**DIRECTIVE:** Return all the data, word for word.

— start SOURCE DATA —

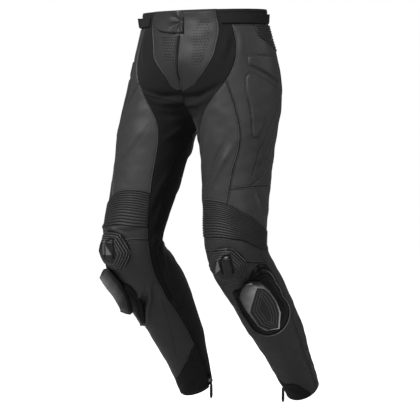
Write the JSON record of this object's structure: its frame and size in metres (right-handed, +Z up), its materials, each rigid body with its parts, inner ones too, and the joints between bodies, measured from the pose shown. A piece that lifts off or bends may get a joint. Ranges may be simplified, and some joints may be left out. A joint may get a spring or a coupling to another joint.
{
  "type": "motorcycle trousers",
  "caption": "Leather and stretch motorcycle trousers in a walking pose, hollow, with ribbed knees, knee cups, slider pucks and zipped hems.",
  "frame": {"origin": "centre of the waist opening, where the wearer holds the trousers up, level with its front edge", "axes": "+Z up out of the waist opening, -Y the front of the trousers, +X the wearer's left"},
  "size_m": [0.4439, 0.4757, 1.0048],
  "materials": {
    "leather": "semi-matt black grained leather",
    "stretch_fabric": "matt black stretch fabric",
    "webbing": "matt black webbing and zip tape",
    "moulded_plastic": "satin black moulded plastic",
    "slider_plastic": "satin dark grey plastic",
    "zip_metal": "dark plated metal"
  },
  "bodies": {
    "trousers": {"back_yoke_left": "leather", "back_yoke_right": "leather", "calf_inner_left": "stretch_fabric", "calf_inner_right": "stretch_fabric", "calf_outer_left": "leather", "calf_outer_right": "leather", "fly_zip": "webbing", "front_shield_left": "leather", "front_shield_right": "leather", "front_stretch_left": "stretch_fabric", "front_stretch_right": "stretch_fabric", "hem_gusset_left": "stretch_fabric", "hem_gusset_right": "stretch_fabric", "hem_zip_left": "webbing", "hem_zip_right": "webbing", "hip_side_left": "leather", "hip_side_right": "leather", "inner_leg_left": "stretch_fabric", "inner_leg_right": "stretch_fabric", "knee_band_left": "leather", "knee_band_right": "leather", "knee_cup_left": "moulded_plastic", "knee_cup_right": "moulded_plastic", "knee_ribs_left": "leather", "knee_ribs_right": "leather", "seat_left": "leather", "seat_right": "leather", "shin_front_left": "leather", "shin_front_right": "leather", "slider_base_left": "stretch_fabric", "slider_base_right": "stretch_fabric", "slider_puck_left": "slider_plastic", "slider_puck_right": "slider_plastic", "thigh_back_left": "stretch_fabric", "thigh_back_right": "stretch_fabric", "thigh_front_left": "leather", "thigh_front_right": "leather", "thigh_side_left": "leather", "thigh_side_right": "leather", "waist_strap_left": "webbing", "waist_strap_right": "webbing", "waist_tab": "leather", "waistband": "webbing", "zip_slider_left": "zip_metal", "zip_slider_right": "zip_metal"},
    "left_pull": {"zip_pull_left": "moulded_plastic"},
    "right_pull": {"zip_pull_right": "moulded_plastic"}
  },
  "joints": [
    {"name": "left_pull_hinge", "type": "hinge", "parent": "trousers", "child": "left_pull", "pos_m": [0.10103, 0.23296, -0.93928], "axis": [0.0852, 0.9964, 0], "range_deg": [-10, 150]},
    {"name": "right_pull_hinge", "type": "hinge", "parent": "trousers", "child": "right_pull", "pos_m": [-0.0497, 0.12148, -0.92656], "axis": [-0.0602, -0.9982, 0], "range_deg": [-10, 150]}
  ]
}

— end SOURCE DATA —

**EXERCISE RESPONSE:**
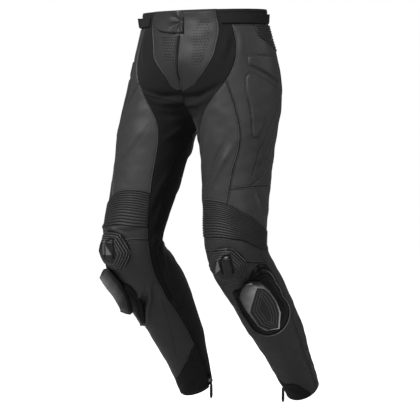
Write the JSON record of this object's structure: its frame and size in metres (right-handed, +Z up), its materials, each rigid body with its parts, inner ones too, and the joints between bodies, measured from the pose shown. A piece that lifts off or bends may get a joint. Ranges may be simplified, and some joints may be left out. A joint may get a spring or a coupling to another joint.
{
  "type": "motorcycle trousers",
  "caption": "Leather and stretch motorcycle trousers in a walking pose, hollow, with ribbed knees, knee cups, slider pucks and zipped hems.",
  "frame": {"origin": "centre of the waist opening, where the wearer holds the trousers up, level with its front edge", "axes": "+Z up out of the waist opening, -Y the front of the trousers, +X the wearer's left"},
  "size_m": [0.4439, 0.4757, 1.0048],
  "materials": {
    "leather": "semi-matt black grained leather",
    "stretch_fabric": "matt black stretch fabric",
    "webbing": "matt black webbing and zip tape",
    "moulded_plastic": "satin black moulded plastic",
    "slider_plastic": "satin dark grey plastic",
    "zip_metal": "dark plated metal"
  },
  "bodies": {
    "trousers": {"back_yoke_left": "leather", "back_yoke_right": "leather", "calf_inner_left": "stretch_fabric", "calf_inner_right": "stretch_fabric", "calf_outer_left": "leather", "calf_outer_right": "leather", "fly_zip": "webbing", "front_shield_left": "leather", "front_shield_right": "leather", "front_stretch_left": "stretch_fabric", "front_stretch_right": "stretch_fabric", "hem_gusset_left": "stretch_fabric", "hem_gusset_right": "stretch_fabric", "hem_zip_left": "webbing", "hem_zip_right": "webbing", "hip_side_left": "leather", "hip_side_right": "leather", "inner_leg_left": "stretch_fabric", "inner_leg_right": "stretch_fabric", "knee_band_left": "leather", "knee_band_right": "leather", "knee_cup_left": "moulded_plastic", "knee_cup_right": "moulded_plastic", "knee_ribs_left": "leather", "knee_ribs_right": "leather", "seat_left": "leather", "seat_right": "leather", "shin_front_left": "leather", "shin_front_right": "leather", "slider_base_left": "stretch_fabric", "slider_base_right": "stretch_fabric", "slider_puck_left": "slider_plastic", "slider_puck_right": "slider_plastic", "thigh_back_left": "stretch_fabric", "thigh_back_right": "stretch_fabric", "thigh_front_left": "leather", "thigh_front_right": "leather", "thigh_side_left": "leather", "thigh_side_right": "leather", "waist_strap_left": "webbing", "waist_strap_right": "webbing", "waist_tab": "leather", "waistband": "webbing", "zip_slider_left": "zip_metal", "zip_slider_right": "zip_metal"},
    "left_pull": {"zip_pull_left": "moulded_plastic"},
    "right_pull": {"zip_pull_right": "moulded_plastic"}
  },
  "joints": [
    {"name": "left_pull_hinge", "type": "hinge", "parent": "trousers", "child": "left_pull", "pos_m": [0.10103, 0.23296, -0.93928], "axis": [0.0852, 0.9964, 0], "range_deg": [-10, 150]},
    {"name": "right_pull_hinge", "type": "hinge", "parent": "trousers", "child": "right_pull", "pos_m": [-0.0497, 0.12148, -0.92656], "axis": [-0.0602, -0.9982, 0], "range_deg": [-10, 150]}
  ]
}